# The problem:
The records below are to be quoted in full; please keep every word exact.
** begin Data in this exercise **
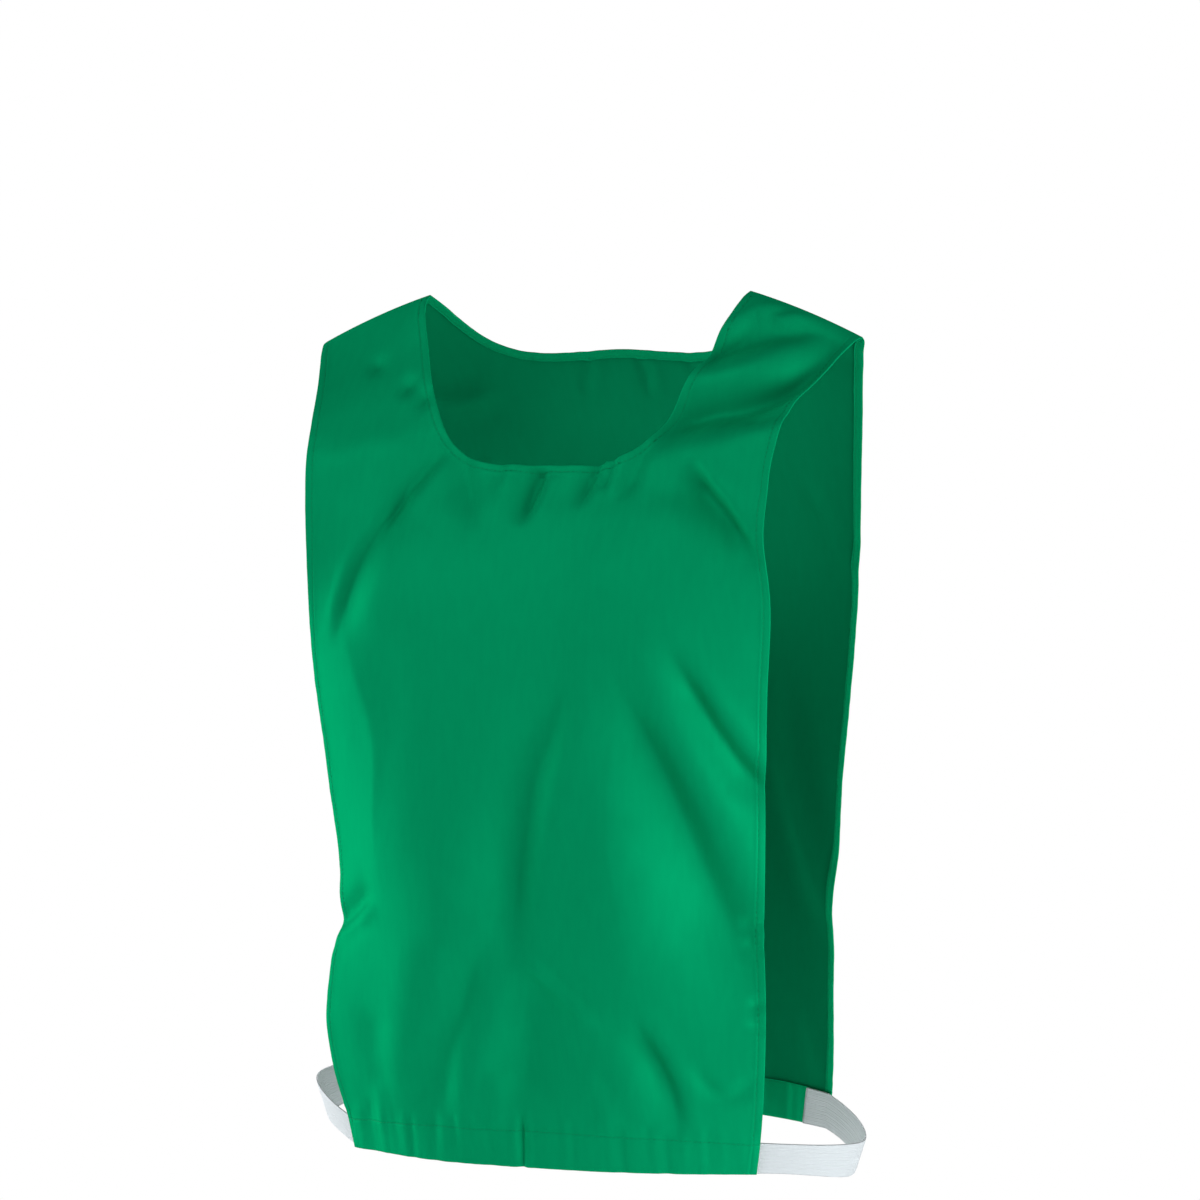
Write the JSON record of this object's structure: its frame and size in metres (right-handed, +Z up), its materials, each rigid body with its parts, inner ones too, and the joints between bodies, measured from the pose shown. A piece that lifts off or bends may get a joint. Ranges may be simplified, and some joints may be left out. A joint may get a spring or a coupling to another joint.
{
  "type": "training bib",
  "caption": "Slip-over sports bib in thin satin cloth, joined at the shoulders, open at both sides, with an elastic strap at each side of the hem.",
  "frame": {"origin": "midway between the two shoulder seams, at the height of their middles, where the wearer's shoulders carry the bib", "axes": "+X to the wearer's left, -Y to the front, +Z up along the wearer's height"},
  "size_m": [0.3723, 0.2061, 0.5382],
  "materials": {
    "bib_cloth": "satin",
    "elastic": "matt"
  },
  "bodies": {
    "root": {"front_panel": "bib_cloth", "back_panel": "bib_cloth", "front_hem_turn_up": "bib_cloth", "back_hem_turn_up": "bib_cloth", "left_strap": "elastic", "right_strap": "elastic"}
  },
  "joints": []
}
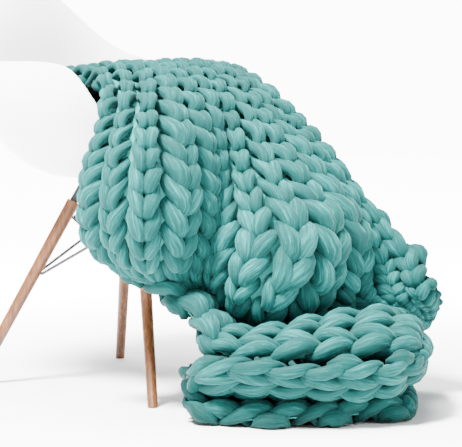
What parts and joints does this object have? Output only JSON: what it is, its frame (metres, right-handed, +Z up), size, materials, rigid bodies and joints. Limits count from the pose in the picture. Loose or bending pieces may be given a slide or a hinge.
** end Data in this exercise **
# Solution below:
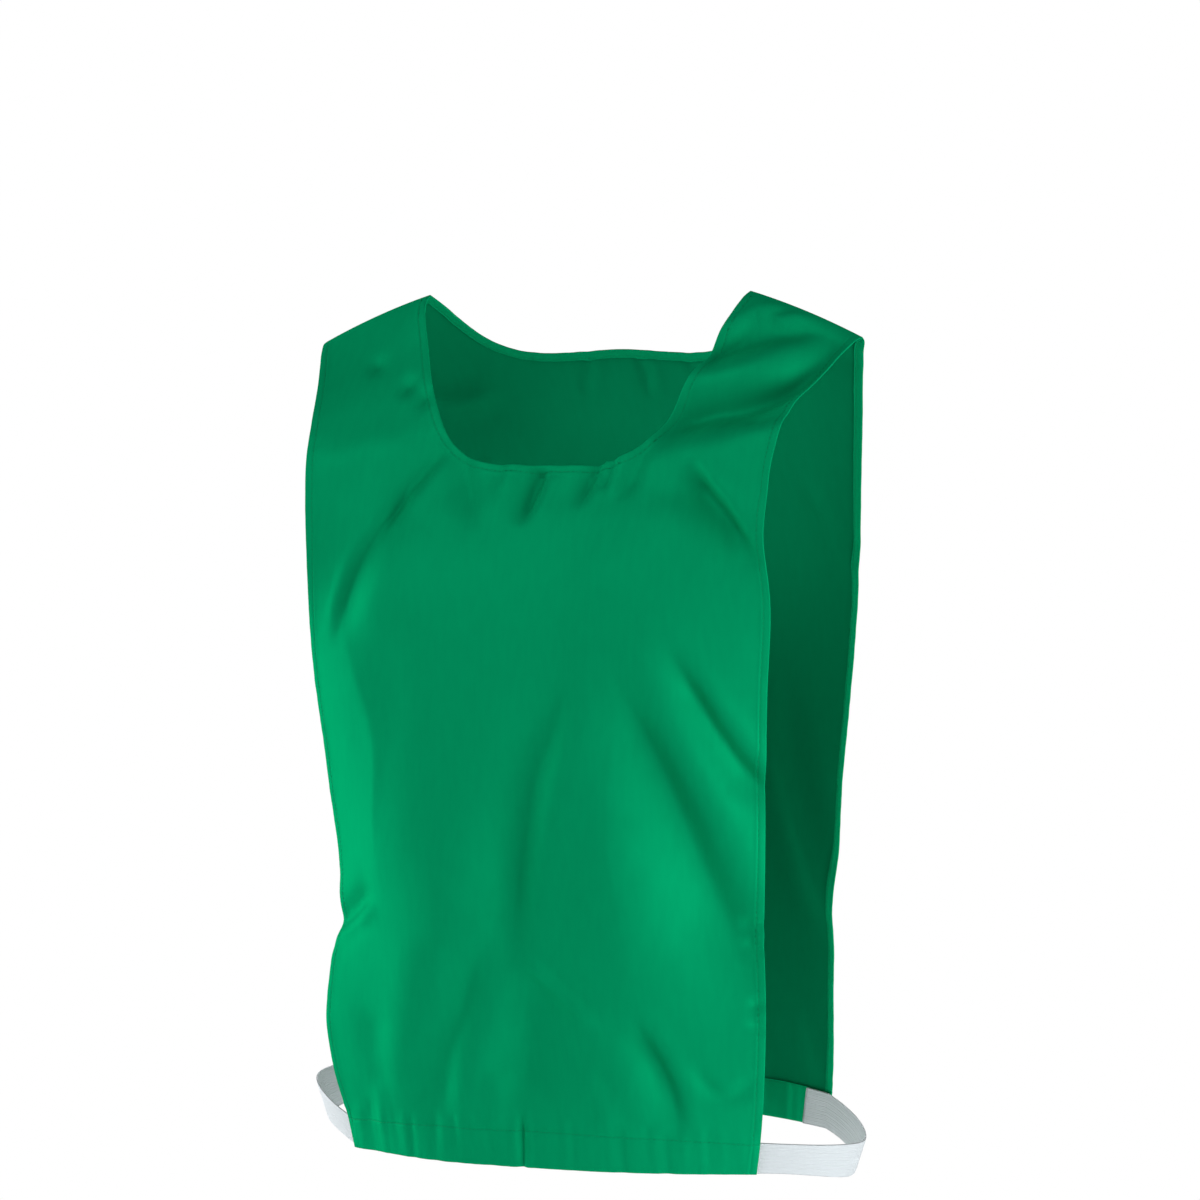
Write the JSON record of this object's structure: its frame and size in metres (right-handed, +Z up), its materials, each rigid body with its parts, inner ones too, and the joints between bodies, measured from the pose shown. A piece that lifts off or bends may get a joint. Ranges may be simplified, and some joints may be left out. A joint may get a spring or a coupling to another joint.
{
  "type": "training bib",
  "caption": "Slip-over sports bib in thin satin cloth, joined at the shoulders, open at both sides, with an elastic strap at each side of the hem.",
  "frame": {"origin": "midway between the two shoulder seams, at the height of their middles, where the wearer's shoulders carry the bib", "axes": "+X to the wearer's left, -Y to the front, +Z up along the wearer's height"},
  "size_m": [0.3723, 0.2061, 0.5382],
  "materials": {
    "bib_cloth": "satin",
    "elastic": "matt"
  },
  "bodies": {
    "root": {"front_panel": "bib_cloth", "back_panel": "bib_cloth", "front_hem_turn_up": "bib_cloth", "back_hem_turn_up": "bib_cloth", "left_strap": "elastic", "right_strap": "elastic"}
  },
  "joints": []
}
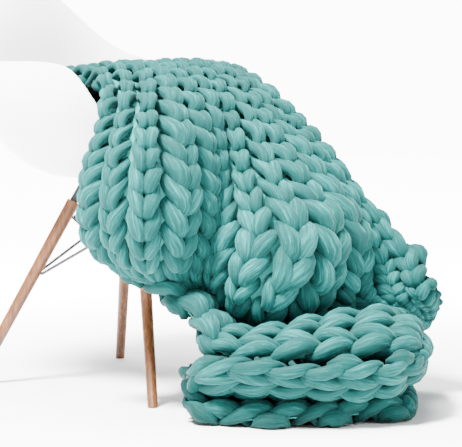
What parts and joints does this object have? Output only JSON: what it is, its frame (metres, right-handed, +Z up), size, materials, rigid bodies and joints. Limits count from the pose in the picture. Loose or bending pieces may be given a slide or a hinge.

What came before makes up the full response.